Die Vermögensverhältnisse sind meist wenig befriedigend, der reichste Bürger besitzt 25 Morgen Feld und ebensoviel Wald, der Mittelmann 15 Morgen Feld und 6 Morgen Wald, der ärmere 2 Morgen Feld.

Auf den angrenzenden Markungen von Vorder-Büchelberg, Groß-Höchberg und Altfürstenhütte besitzen die Ortsbürger etwa 200 Morgen, meistens Wald.

Die kleine, ganz am nördlichen Ende des Oberamtsbezirks gelegene Markung bildet eine von Thälchen und Rinnen mäßig durchfurchte Hochebene und hat größtentheils einen unergiebigen, mageren Sandboden, der mit wenig Ausnahme aus den Zersetzungen des Stubensandsteins besteht.

Das Klima ist rauh und wegen der hohen Lage die Luft meist bewegt, nicht selten stürmisch; auch schaden zuweilen Frühlingsfröste, dagegen kommt Hagelschlag selten vor. Es ist daher die Landwirthschaft etwas zurück und von landwirthschaftlichen Neuerungen haben nur die Brabanter- und Suppinger Pflüge Eingang gefunden, auch eine Walze ist im Ort und die Düngerstätten sind meist nach besseren Grundsätzen angelegt.

Vorherrschend werden gebaut Roggen, Haber und Gerste, weniger Dinkel, Einkorn und Weizen; dann Kartoffeln, etwas Flachs, Hanf und Wicken. Früchte müssen noch von außen bezogen werden.

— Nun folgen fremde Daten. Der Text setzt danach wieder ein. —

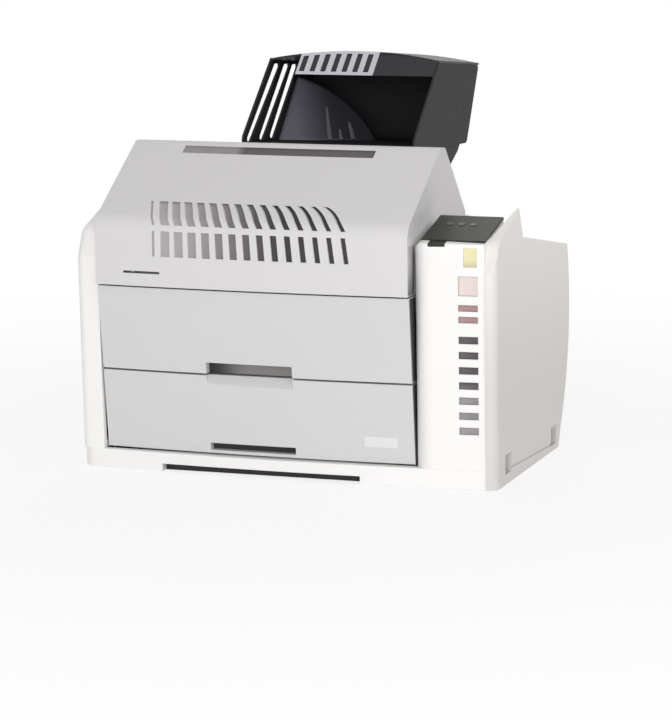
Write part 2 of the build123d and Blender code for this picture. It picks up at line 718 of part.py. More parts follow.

| Der Wiesenbau ist nicht beträchlich, das Futtererzeugniß gering, theilweise sauer; die Wiesen sind einmähdig, mit Ausnahme von etwa 10 Morgen, die bewässert werden können. Futter wird noch zugekauft.

Schöne Baumgärten sind vorhanden und die verhältnißmäßig ausgedehnte Obstzucht ist im Zunehmen; es gerathen vorzugsweise Luiken, Holzbirnen, Zwetschgen. Die Jungstämme werden durch den landwirthschaftlichen Verein in Backnang bezogen. Das Obst wird theils vermostet, theils gedörrt; in guten Jahren verkauft man 400 bis 500 Simri nach außen.

Es gibt hier keine Schafweiden, nur Ödungen, die zum Theil als Wald angelegt sind.

Die Rindviehzucht ist wegen Futtermangels und wegen der Armut der Einwohner nicht bedeutend, man bezieht das Vieh meist aus dem Bayerischen; im Spätjahr wird es ausgetrieben; etwas Handel findet auf benachbarten Märkten statt.

Von Stiftungen besteht hier seit 1854 die J. D. Schuler’sche Stiftung für Ortsarme, welche, ursprünglich 500 fl. betragend, bereits nach der 1867 gestellten Rechnung auf 1092 fl. 42 kr. angewachsen ist. Die Zinsen werden nach vorangegangenem kirchenkonventlichem Beschluß unter die Ortsarmen vertheilt.

Neufürstenhütte verdankt seine Entstehung einer in den Jahren 1695 und 1696 hier errichteten Glashütte, welche ihren Namen im Gegensatze zu Altfürstenhütte (O.A. Weinsberg) erhielt. Im Jahre 1771 wurde dem verstorbenen Glasfabrikanten Melchior Wenzel vergantet und hörte die Glashütte auf. Der aus Veranlassung dieser Hütte entstandene Ort gehörte ursprünglich zum Amte Böhringsweiler, wurde nach dessen Auflösung im Jahr 1812 dem Gemeindebezirk Spiegelberg (O.A. Backnang) zugetheilt und 1820 zu einer eigenen politischen Gemeinde erhoben. Er war früher Filial der Pfarrei Wüstenroth, wurde aber im Jahr 1854 der neugegründeten Pfarrei Groß-Erlach zugetheilt.

Die früheren Lehengefälle der v. Gemmingenschen Herrschaft zu Maienfels allhier sind jetzt abgelöst.

Zu der Gemeinde gehört:

b. Klein-Erlach, d. h. die nördliche Hälfte des Weilers Klein-Erlach, nur 1/8 Stunde südlich vom Orte gelegen; dieselbe erscheint schon im Jahr 1835 mit ihm vereinigt, während die südliche Hälfte des Weilers damals bei der Gemeinde Sulzbach, zu welcher er früher gehörte, blieb und seit 1848 zur Gemeinde Groß-Erlach gehört.